I realized that this ebook was actually not for people who already knew niching was crucial and the ebook was making the case for it. It also wasn’t for people who wanted a nuts and bolts how-to guide on niching. It was a primer for people who were considering niching but feeling hesitant about it.
I took an hour, rewrote the sales page so it felt more true to what it was and sent her an email asking what she thought.
“This is great!” she replied. “I wouldn’t have bought it!”
If we see the role of marketing as being about getting people to say ‘yes’ then the result of someone saying, ‘perfect! I wouldn’t have bought!’ is a failure. This is how so many people view marketing. Even in writing emails they try to write a sexy subject line that gets people to open an email that might not even be of any use to them.
But if we know that one of the main roles of marketing is about filtering people so that only the right people buy, it’s a huge success. We can actually tone down the hype in our sales copy and get more sales to the right people.
But what do you do when, despite your best efforts, they’re asking for a refund because it wasn’t what they thought it would be?
But, what exactly do you say?
I suggest the first thing you say is, “I’ll absolutely refund your order.”
If there’s any chance that your marketing was to blame for them buying something that wasn’t a fit, refund the money and consider it a business expenses in market research. Because it is.
The second thing you say is something along the lines of, “Thank you for letting me know my marketing wasn’t as clear as I would like it to be.”
Honestly, when people tell us this, we should be getting down on the ground and bowing to them in gratitude.
The second thing we should say is something like, “Would you be willing to let me know what I could change on the sales page so that you would have known for sure it wasn’t a fit for you?”
That question might seem simple, but it’s actually huge, it will, over time help you hone and refine your sales copy until no one who isn’t a fit buys at all. That’s the goal. And, often, the feedback won’t even be that big. Just a little change here and there but a small change in wording or emphasis or order can make a huge difference.
If the refund request is for some other reason, I don’t have much advice other than to have clear policies, sit with it, do what feels right to you and always err on the side of generosity, not stinginess. And, regardless of the reason, see if there’s something you can learn, some business system that would make it less likely that it would ever happen again.
Years ago, a woman attended a pay what you can, weekend workshop I was running. She paid a $100 deposit to attend and then she paid $500 at the end of the workshop based on the value she’d received. A month or so later she sent me an email saying she’d received no value at all and demanding her money back. She was also someone I’d give two hours of free coaching to because she’d gotten locked out of the building by accident. There’s more to the story, but the whole thing felt off. I didn’t feel like I wanted to refund her money but eventually gave back half just to get her out of my hair. If I’d had more money at the time, I might have just given it all back. Who needs the drama?

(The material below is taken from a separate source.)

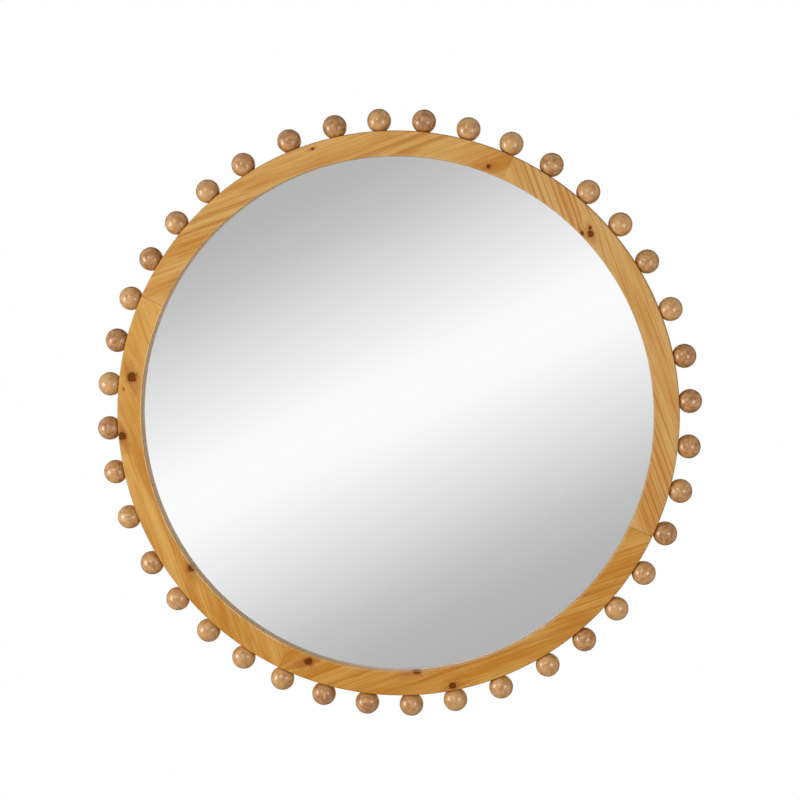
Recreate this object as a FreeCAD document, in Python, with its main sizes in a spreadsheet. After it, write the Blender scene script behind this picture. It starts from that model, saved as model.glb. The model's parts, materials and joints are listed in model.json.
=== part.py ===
import FreeCAD, Part
import math
import os

import Sketcher

# A round accent mirror. A laminated pine ring holds the glass in a rebate, and forty turned
# balls stand round its rim. The ring is two layers of four quarter segments whose joints
# are staggered. The front layer covers the edge of the glass and the rear layer carries
# the balls, ten to a segment.
# Axes: X to the right, Z up, and the mirror faces -Y. The wall is the plane Y = 0, and the
# origin is the point on the wall behind the middle of the glass.

doc = FreeCAD.newDocument("accent_mirror")

# Driving dimensions, in millimetres and degrees
SIZES = {
    # ring, front layer and rear layer
    "rim_radius": 377.0,
    "face_width": 34.0,
    "face_depth": 10.0,
    "rear_depth": 14.0,
    "rebate_width": 10.0,
    "arris_chamfer": 0.8,
    "segment_count": 4,
    "face_joint_angle": 65.3,
    "rear_joint_angle": 26.5,
    # balls
    "ball_radius": 16.0,
    "ball_flat_depth": 2.5,
    "balls_per_segment": 10,
    "lead_pitch_ratio": 1.07,
    "gap_pitch_ratio": 1.16,
    "ball_sides": 12,
    # glass and what lies behind it
    "glass_depth": 3.0,
    "board_depth": 3.0,
    "glass_clearance": 1.5,
    # glazing points
    "point_count": 16,
    "point_length": 12.0,
    "point_width": 6.0,
    "point_thickness": 0.5,
    # hangers
    "hanger_angle": 15.0,
    "hanger_rim_inset": 2.8,
    "strap_width": 10.0,
    "strap_length": 30.0,
    "strap_thickness": 1.2,
    "strap_curl_angle": 285.0,
    "wire_radius": 1.6,
    "wire_fit": 0.05,
    "ring_side_play": 1.2,
    "ring_leg": 4.0,
    "ring_corner_radius": 2.4,
    "wire_sides": 12,
    "bow_runs": 8,
    "corner_runs": 2,
    # screws of the hangers
    "screw_radius": 1.75,
    "screw_head_radius": 3.5,
    "screw_tip_length": 3.0,
    "screw_tip_radius": 0.4,
    "screw_sides": 12,
    "screw_fit": 0.05,
    # pads that keep the balls clear of the wall
    "wall_clearance": 2.0,
    "pad_width": 16.0,
    # one overrun for every cut
    "overrun": 1.0,
}

# Places along a length, as shares of it
SCREW_PLACE_SHARES = (0.36, 0.78)
SCREW_BITE_SHARE = 0.7
# Polar angles of the rings of corners on a ball, as shares of the arc from its top to its flat
BALL_RING_SHARES = (0.07, 0.24, 0.43, 0.62, 0.81, 1.0)
# How far the corners of a piece drawn in flats stand out, so that its flats average its radius
CORNER_SHARE = 1.016

sheet = doc.addObject("Spreadsheet::Sheet", "sizes")
for row, (alias, number) in enumerate(SIZES.items(), start=1):
    sheet.set(f"A{row}", alias)
    sheet.set(f"B{row}", str(number))
    sheet.setAlias(f"B{row}", alias)
doc.recompute()

# Sizes that follow from the driving ones, as expressions on the sheet
SIGHT_RADIUS = "(sizes.rim_radius - sizes.face_width)"
REBATE_RADIUS = f"({SIGHT_RADIUS} + sizes.rebate_width)"
BAND_RADIUS = f"(({REBATE_RADIUS} + sizes.rim_radius) / 2)"
RING_DEPTH = "(sizes.face_depth + sizes.rear_depth)"
STAND_OFF = f"(sizes.ball_radius - {RING_DEPTH} / 2 + sizes.wall_clearance)"
REAR_FRONT = f"({STAND_OFF} + sizes.rear_depth)"
FACE_FRONT = f"({STAND_OFF} + {RING_DEPTH})"
GLASS_RADIUS = f"({REBATE_RADIUS} - sizes.glass_clearance)"
BOARD_FRONT = f"({REAR_FRONT} - sizes.glass_depth)"
BOARD_BACK = f"({BOARD_FRONT} - sizes.board_depth)"
BALL_SEAT = "(sizes.ball_radius - sizes.ball_flat_depth)"
PIN_HEIGHT = "(sizes.wire_radius + sizes.wire_fit + sizes.strap_thickness)"
RING_HALF_WIDTH = "(sizes.strap_width / 2 + sizes.ring_side_play + sizes.wire_radius)"
SCREW_LENGTH = f"(sizes.strap_thickness + sizes.rear_depth * {SCREW_BITE_SHARE})"


def value(expression):
    """The number that an expression on the sheet gives."""
    return float(sheet.evalExpression(expression))


def size(alias):
    """One driving dimension."""
    return value(f"sizes.{alias}")


def turned(angle):
    """A turn about the mirror's axis, counter-clockwise for someone who faces the mirror."""
    return FreeCAD.Rotation(FreeCAD.Vector(0, -1, 0), angle)


def origin_plane(body, role):
    """One of a body's own origin planes."""
    return next(plane for plane in body.Origin.OriginFeatures if plane.Role == role)


def closed_sketch(body, role, corners):
    """A closed sketch of straight lines whose corners are pairs of expressions."""
    sketch = body.newObject("Sketcher::SketchObject", f"{body.Name}_section")
    sketch.AttachmentSupport = [(origin_plane(body, role), "")]
    sketch.MapMode = "FlatFace"
    points = [FreeCAD.Vector(value(across), value(along), 0) for across, along in corners]
    for index, start in enumerate(points):
        end = points[(index + 1) % len(points)]
        sketch.addGeometry(Part.LineSegment(start, end), False)
    for index in range(len(points)):
        following = (index + 1) % len(points)
        sketch.addConstraint(Sketcher.Constraint("Coincident", index, 2, following, 1))
    for index, (across, along) in enumerate(corners):
        start = points[index]
        place_x = sketch.addConstraint(Sketcher.Constraint("DistanceX", index, 1, start.x))
        sketch.setExpression(f"Constraints[{place_x}]", across)
        place_y = sketch.addConstraint(Sketcher.Constraint("DistanceY", index, 1, start.y))
        sketch.setExpression(f"Constraints[{place_y}]", along)
    return sketch


def revolved_body(name, corners, angle):
    """A body turned about its own Y axis from a section of (radius, place along Y)."""
    body = doc.addObject("PartDesign::Body", name)
    sketch = closed_sketch(body, "XY_Plane", corners)
    turn = body.newObject("PartDesign::Revolution", f"{name}_turn")
    turn.Profile = sketch
    turn.ReferenceAxis = (sketch, ["V_Axis"])
    turn.setExpression("Angle", angle)
    turn.Reversed = True
    return body


def placed_copy(name, shape, placement):
    """A sub-part that repeats a finished shape at a place of its own."""
    piece = doc.addObject("Part::Feature", name)
    piece.Shape = shape
    piece.Placement = placement.multiply(shape.Placement)
    return piece


# The ring's two layers, four segments each

SEGMENT_ANGLE = "(360 / sizes.segment_count)"
SEGMENT_NAMES = ("top", "left", "bottom", "right")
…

Refunds can also help you hone your niche…
One of the beautiful benefits of people asking for refunds is that you start to see who is a fit for you and who isn’t. Your sense of who your ideal client is comes into clearer relief. Your sense of what you want to do and how becomes more focused. If you will choose to over-respond (vs. over-reacting) to each request for a refund and use it as a chance to narrow in on your role in the community and the niche you want to fill you might be amazed at how much faster your business becomes what it wanted to become all along.
Bonus Thought: Check Boxes
If there are certain catches and conditions of buying from you, it can also be good to list them as boxes to check in the order form. For example, for a weekend, pay what you want, marketing course I might have one for:
DEPOSIT: I understand that my space is not confirmed until I’ve paid my non-refundable $100 deposit.
PYWY: I understand that the deposit is just to hold my space and, at the very end of the workshop, I’ll be given a chance to contribute more based on a mix of what the workshop was worth and what I can afford.
Having these as boxes they have to check off help to ensure that important conditions are not accidentally missed by someone skimming over your sales letter (which 95% of people will).